▶ _Exercise description_: Repeat the listing in full, word for word.

▶ _Information supplied_:
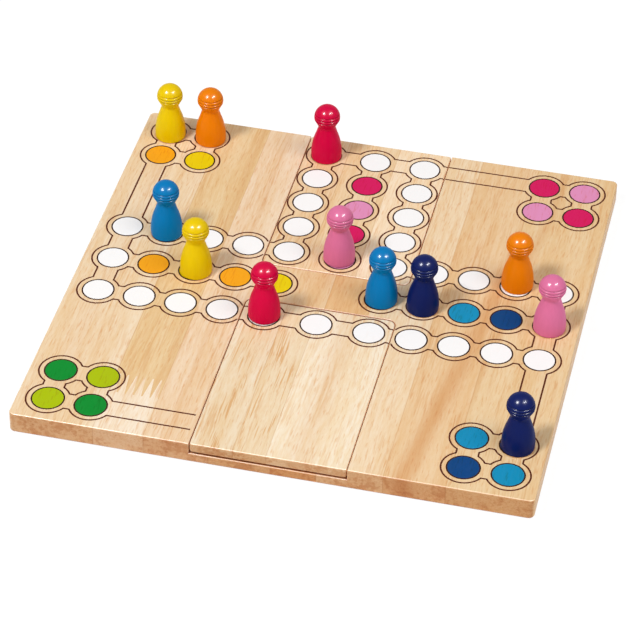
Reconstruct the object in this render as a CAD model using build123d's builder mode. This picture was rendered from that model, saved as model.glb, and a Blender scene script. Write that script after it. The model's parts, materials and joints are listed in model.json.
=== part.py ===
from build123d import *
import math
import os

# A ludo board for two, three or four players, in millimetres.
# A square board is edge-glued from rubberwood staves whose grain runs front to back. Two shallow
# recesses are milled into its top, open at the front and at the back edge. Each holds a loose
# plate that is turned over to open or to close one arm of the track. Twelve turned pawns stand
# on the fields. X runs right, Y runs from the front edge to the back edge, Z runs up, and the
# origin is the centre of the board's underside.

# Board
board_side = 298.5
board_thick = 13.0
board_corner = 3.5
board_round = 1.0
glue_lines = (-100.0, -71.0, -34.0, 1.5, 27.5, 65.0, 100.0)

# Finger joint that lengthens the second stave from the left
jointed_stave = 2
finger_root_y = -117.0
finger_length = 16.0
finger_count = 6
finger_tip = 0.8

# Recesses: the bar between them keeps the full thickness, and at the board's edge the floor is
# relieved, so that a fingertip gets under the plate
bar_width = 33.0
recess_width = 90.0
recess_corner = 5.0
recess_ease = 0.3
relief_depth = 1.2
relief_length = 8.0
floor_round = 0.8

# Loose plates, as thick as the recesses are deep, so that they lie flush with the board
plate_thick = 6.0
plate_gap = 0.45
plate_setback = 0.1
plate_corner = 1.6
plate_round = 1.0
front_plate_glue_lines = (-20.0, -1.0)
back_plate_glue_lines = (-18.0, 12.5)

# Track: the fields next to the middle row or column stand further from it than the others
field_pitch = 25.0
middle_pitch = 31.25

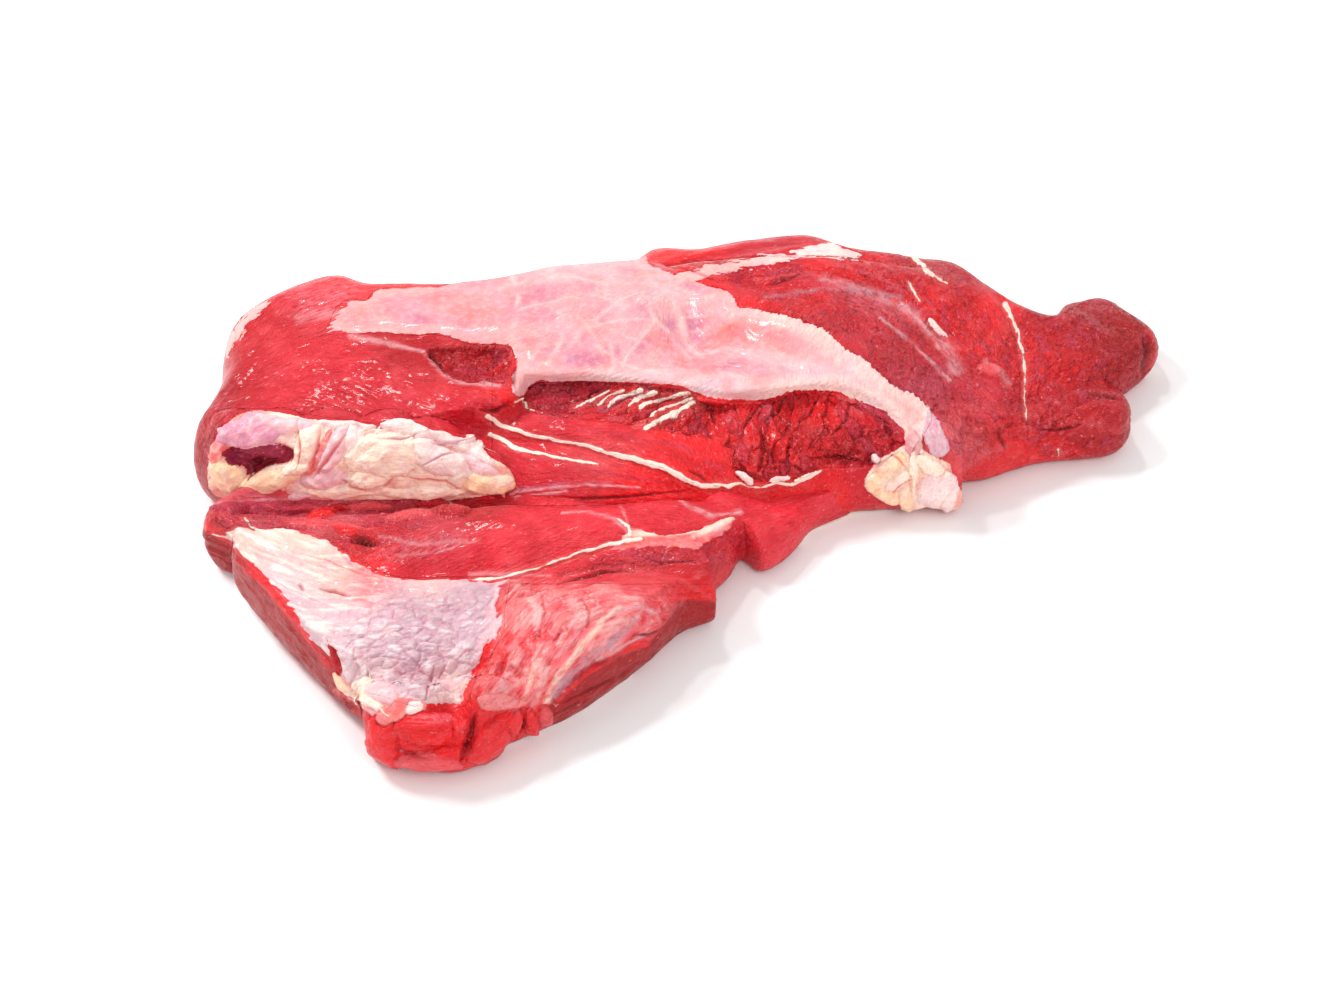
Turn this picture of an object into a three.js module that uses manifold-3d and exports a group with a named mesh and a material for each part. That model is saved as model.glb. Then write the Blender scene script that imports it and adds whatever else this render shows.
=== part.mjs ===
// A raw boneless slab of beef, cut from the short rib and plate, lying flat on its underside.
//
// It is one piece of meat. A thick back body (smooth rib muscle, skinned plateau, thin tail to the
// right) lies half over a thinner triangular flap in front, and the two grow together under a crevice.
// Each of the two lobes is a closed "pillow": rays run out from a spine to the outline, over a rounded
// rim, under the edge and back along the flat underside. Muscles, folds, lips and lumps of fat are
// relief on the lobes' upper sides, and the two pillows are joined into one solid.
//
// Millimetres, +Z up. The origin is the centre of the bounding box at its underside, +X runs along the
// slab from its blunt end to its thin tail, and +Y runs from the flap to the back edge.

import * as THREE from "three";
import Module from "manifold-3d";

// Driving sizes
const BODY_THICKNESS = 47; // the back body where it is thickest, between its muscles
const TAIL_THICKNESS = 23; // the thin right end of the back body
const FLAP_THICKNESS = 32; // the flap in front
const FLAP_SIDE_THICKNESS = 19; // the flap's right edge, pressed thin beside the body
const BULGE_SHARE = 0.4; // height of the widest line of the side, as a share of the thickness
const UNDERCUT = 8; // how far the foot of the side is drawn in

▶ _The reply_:
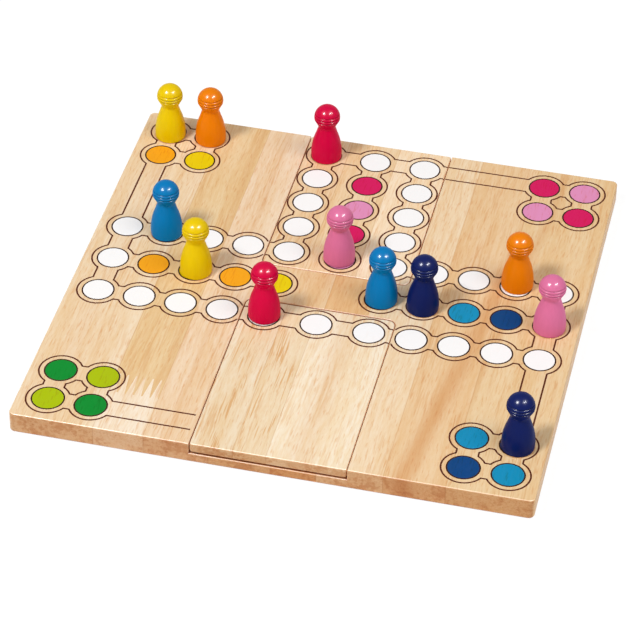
Reconstruct the object in this render as a CAD model using build123d's builder mode. This picture was rendered from that model, saved as model.glb, and a Blender scene script. Write that script after it. The model's parts, materials and joints are listed in model.json.
=== part.py ===
from build123d import *
import math
import os

# A ludo board for two, three or four players, in millimetres.
# A square board is edge-glued from rubberwood staves whose grain runs front to back. Two shallow
# recesses are milled into its top, open at the front and at the back edge. Each holds a loose
# plate that is turned over to open or to close one arm of the track. Twelve turned pawns stand
# on the fields. X runs right, Y runs from the front edge to the back edge, Z runs up, and the
# origin is the centre of the board's underside.

# Board
board_side = 298.5
board_thick = 13.0
board_corner = 3.5
board_round = 1.0
glue_lines = (-100.0, -71.0, -34.0, 1.5, 27.5, 65.0, 100.0)

# Finger joint that lengthens the second stave from the left
jointed_stave = 2
finger_root_y = -117.0
finger_length = 16.0
finger_count = 6
finger_tip = 0.8

# Recesses: the bar between them keeps the full thickness, and at the board's edge the floor is
# relieved, so that a fingertip gets under the plate
bar_width = 33.0
recess_width = 90.0
recess_corner = 5.0
recess_ease = 0.3
relief_depth = 1.2
relief_length = 8.0
floor_round = 0.8

# Loose plates, as thick as the recesses are deep, so that they lie flush with the board
plate_thick = 6.0
plate_gap = 0.45
plate_setback = 0.1
plate_corner = 1.6
plate_round = 1.0
front_plate_glue_lines = (-20.0, -1.0)
back_plate_glue_lines = (-18.0, 12.5)

# Track: the fields next to the middle row or column stand further from it than the others
field_pitch = 25.0
middle_pitch = 31.25

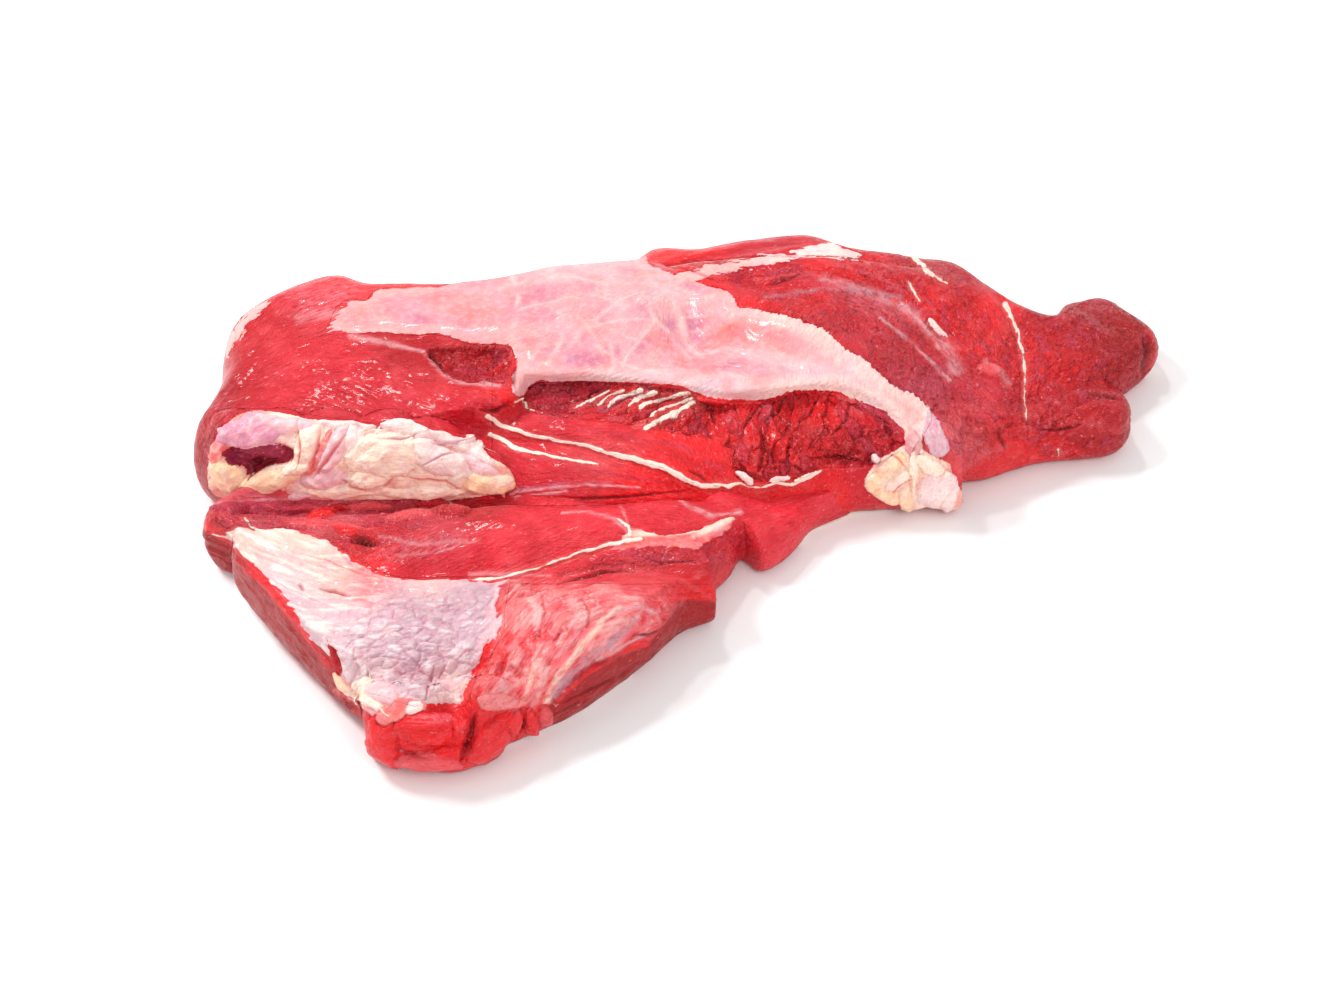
Turn this picture of an object into a three.js module that uses manifold-3d and exports a group with a named mesh and a material for each part. That model is saved as model.glb. Then write the Blender scene script that imports it and adds whatever else this render shows.
=== part.mjs ===
// A raw boneless slab of beef, cut from the short rib and plate, lying flat on its underside.
//
// It is one piece of meat. A thick back body (smooth rib muscle, skinned plateau, thin tail to the
// right) lies half over a thinner triangular flap in front, and the two grow together under a crevice.
// Each of the two lobes is a closed "pillow": rays run out from a spine to the outline, over a rounded
// rim, under the edge and back along the flat underside. Muscles, folds, lips and lumps of fat are
// relief on the lobes' upper sides, and the two pillows are joined into one solid.
//
// Millimetres, +Z up. The origin is the centre of the bounding box at its underside, +X runs along the
// slab from its blunt end to its thin tail, and +Y runs from the flap to the back edge.

import * as THREE from "three";
import Module from "manifold-3d";

// Driving sizes
const BODY_THICKNESS = 47; // the back body where it is thickest, between its muscles
const TAIL_THICKNESS = 23; // the thin right end of the back body
const FLAP_THICKNESS = 32; // the flap in front
const FLAP_SIDE_THICKNESS = 19; // the flap's right edge, pressed thin beside the body
const BULGE_SHARE = 0.4; // height of the widest line of the side, as a share of the thickness
const UNDERCUT = 8; // how far the foot of the side is drawn in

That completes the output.